▸ EXERCISE
Repeat exactly and only the lines from the line containing "mechanism_frame()" through the line containing "bpy.data.objects.remove(obj)", both included.
# # # # #
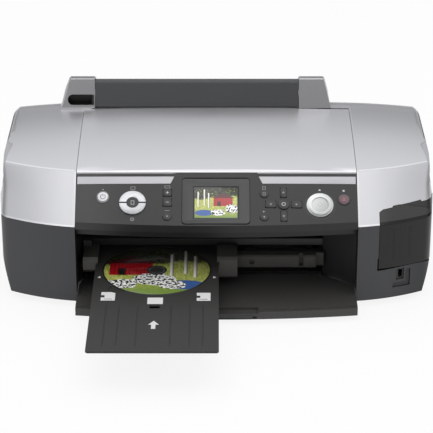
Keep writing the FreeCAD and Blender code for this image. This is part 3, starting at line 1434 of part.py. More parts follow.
# ---- electronics --------------------------------------------------------------------------
def power_supply():
    x0, x1, z0, z1 = inlet_window
    rear = at(body_depth - wall) - 0.2
    low = foot_height + wall
    case = box(-226, -168, at(194), rear, low, 56)
    plug = box(x0 + 0.3, x1 - 0.3, rear - 1, at(body_depth) - 0.4, z0 + 0.3, z1 - 0.3)
    recess = box(x0 + 5, x1 - 5, rear - 14, at(body_depth) + 1, z0 + 5, z1 - 5)
    pins = [rod_y(rear - 14.5, at(body_depth) - 2, (x0 + x1) / 2 + dx, (z0 + z1) / 2, 1.5)
            for dx in (-4.5, 4.5)]
    save("power_supply", fuse([case.fuse(plug).cut(recess)] + pins))


def main_board():
    x0, x1, z0, z1 = usb_window
    low = foot_height + wall
    rear = at(body_depth - wall) - 0.3
    board = box(112, 222, at(178), rear, low + 5, low + 6.6)
    posts = [box(x, x + 5, y, y + 5, low, low + 5) for x in (116, 212)
             for y in (at(182), at(body_depth - 12))]
    chips = [box(130, 152, at(196), at(218), low + 6.6, low + 9.6),
             box(165, 179, at(190), at(200), low + 6.6, low + 9.0)]
    socket = box(x0 + 0.4, x1 - 0.4, at(body_depth - 16), rear, low + 6.6, z1 - 0.4)
    socket = socket.fuse(box(x0 + 0.4, x1 - 0.4, rear - 1, at(body_depth) - 0.6, z0 + 0.4, z1 - 0.4))
    hole = box(x0 + 2.4, x1 - 2.4, at(body_depth - 12), at(body_depth) + 1, z0 + 1.6, z1 - 2.4)
    tongue = box(x0 + 5, x1 - 5, at(body_depth - 12.5), at(body_depth - 3), z0 + 4.4, z1 - 5.2)
    save("main_board", fuse([fuse([board] + posts + chips + [socket]).cut(hole), tongue]))


def card_reader():
    """Card slots behind the door, and the camera port below them, on one stalk."""
    low = foot_height + wall
    x0, x1 = 187.0, 226.0
    y0, y1 = at(30), at(55)
    block = box(x0, x1, y0, y1, 50.0, 96.0)
    for z, height in ((84.0, 4.0), (72.0, 4.0), (59.0, 5.0)):
        block = block.cut(box(x0 + 2, x1 - 2, y0 - 1, y1 - 3, z, z + height))
    stalk = box(x0 + 5, x1 - 4, y1 - 12, y1, low, 51.0)
    port = box(port_left - 1.5, port_right + 1.5, at(24), y1, port_low - 1.5, port_high + 1.5)
    port = port.common(envelope(cover_thickness + wall + 0.4, wall + 0.4))
    nose = box(port_left + 0.4, port_right - 0.4, at(10), at(40), port_low + 0.4, port_high - 0.4)
    nose = nose.common(envelope(2, 1.5))
    hole = box(port_left + 1.9, port_right - 1.9, at(0), at(44), port_low + 2.0, port_high - 2.0)
    first, last = door_barrel_places
    pin = on_door_axis(rod_x(first - 1.5, last + 7.5, 0, 0, door_pin_radius))
    arms = [on_door_axis(box(along, along + 4, -door_barrel, 40, -door_barrel, door_barrel))
            .common(box(0, 300, at(-75), y0 + 1, 0, 200)) for along in (first + 7.5, last - 5.5)]
    save("card_reader", fuse([block, stalk, port.fuse(nose).cut(hole), pin] + arms))


def case_screws():
    shapes = []
    y = at(body_depth) - 0.6
    for x in (-145.0, 105.0):
        for z in (22.0, 88.0):
            shapes.append(rod_y(y, y + screw_head, x, z, screw_radius))
    save("case_screws", group(shapes))


def main():
    os.makedirs("parts", exist_ok=True)
    outer, cored, shell = case_shell()
    side_covers(outer)
    card_door(outer)
    lower_case(shell)
    upper_case(outer, cored, shell)
    lid(outer)
    panel_housing()
    panel_trim()
    button_board()
    buttons()
    display()
    output_tray()
    tray_extension()
    disc_tray()
    disc_guide()
    base_frame()
    feet()
    rear_cover()
    mechanism_frame()
    drive_motors()
    rollers()
    pulleys_and_belt()
    carriage()
    platen()
    star_wheels()
    capping_station()
    waste_ink_pad()
    feeder_frame()
    pickup_roller()
    edge_guide()
    paper_support()
    power_supply()
    main_board()
    card_reader()
    case_screws()


main()
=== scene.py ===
import json
import math

import bmesh
import bpy
import numpy as np
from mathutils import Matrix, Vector

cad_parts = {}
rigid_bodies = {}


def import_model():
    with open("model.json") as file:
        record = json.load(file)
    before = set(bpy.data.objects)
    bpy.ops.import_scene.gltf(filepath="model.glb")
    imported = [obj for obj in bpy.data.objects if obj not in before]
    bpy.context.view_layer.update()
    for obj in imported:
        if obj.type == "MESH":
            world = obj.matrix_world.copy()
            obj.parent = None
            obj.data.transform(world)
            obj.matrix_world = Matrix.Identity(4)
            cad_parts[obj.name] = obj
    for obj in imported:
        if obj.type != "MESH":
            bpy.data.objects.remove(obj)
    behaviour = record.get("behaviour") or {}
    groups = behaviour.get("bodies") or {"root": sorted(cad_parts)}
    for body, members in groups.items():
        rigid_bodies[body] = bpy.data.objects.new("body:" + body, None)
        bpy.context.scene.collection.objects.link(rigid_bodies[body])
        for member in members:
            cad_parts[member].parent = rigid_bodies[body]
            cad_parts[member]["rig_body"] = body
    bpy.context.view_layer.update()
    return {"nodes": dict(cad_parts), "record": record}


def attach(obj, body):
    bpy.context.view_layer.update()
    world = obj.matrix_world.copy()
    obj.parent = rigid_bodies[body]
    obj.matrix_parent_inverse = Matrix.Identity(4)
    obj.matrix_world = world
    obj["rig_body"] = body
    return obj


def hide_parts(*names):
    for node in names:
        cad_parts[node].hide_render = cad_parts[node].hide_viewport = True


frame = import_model()
nodes = frame["nodes"]
mm = 0.001


def reach(name):
    """Lowest and highest corner of a node's mesh, in millimetres."""
    corners = np.array([tuple(corner) for corner in nodes[name].bound_box]) / mm
    return corners.min(axis=0), corners.max(axis=0)


def srgb(red, green, blue):
    """Linear colour of a display colour given as 0 to 255."""
    parts = np.array([red, green, blue]) / 255.0
    linear = np.where(parts <= 0.04045, parts / 12.92, ((parts + 0.055) / 1.055) ** 2.4)
    return (float(linear[0]), float(linear[1]), float(linear[2]), 1.0)


# ---- form of the case, in millimetres -----------------------------------------------------
# Depths count back from the front of the cheeks.
front = reach("lower_case")[0][1]
lid_rear = reach("lid")[1][1] - front
disc_x, disc_y = [(low + high) / 2 for low, high in zip(*reach("disc"))][:2]
disc_radius = 60.0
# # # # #
▸ EXERCISE RESPONSE
    mechanism_frame()
    drive_motors()
    rollers()
    pulleys_and_belt()
    carriage()
    platen()
    star_wheels()
    capping_station()
    waste_ink_pad()
    feeder_frame()
    pickup_roller()
    edge_guide()
    paper_support()
    power_supply()
    main_board()
    card_reader()
    case_screws()


main()
=== scene.py ===
import json
import math

import bmesh
import bpy
import numpy as np
from mathutils import Matrix, Vector

cad_parts = {}
rigid_bodies = {}


def import_model():
    with open("model.json") as file:
        record = json.load(file)
    before = set(bpy.data.objects)
    bpy.ops.import_scene.gltf(filepath="model.glb")
    imported = [obj for obj in bpy.data.objects if obj not in before]
    bpy.context.view_layer.update()
    for obj in imported:
        if obj.type == "MESH":
            world = obj.matrix_world.copy()
            obj.parent = None
            obj.data.transform(world)
            obj.matrix_world = Matrix.Identity(4)
            cad_parts[obj.name] = obj
    for obj in imported:
        if obj.type != "MESH":
            bpy.data.objects.remove(obj)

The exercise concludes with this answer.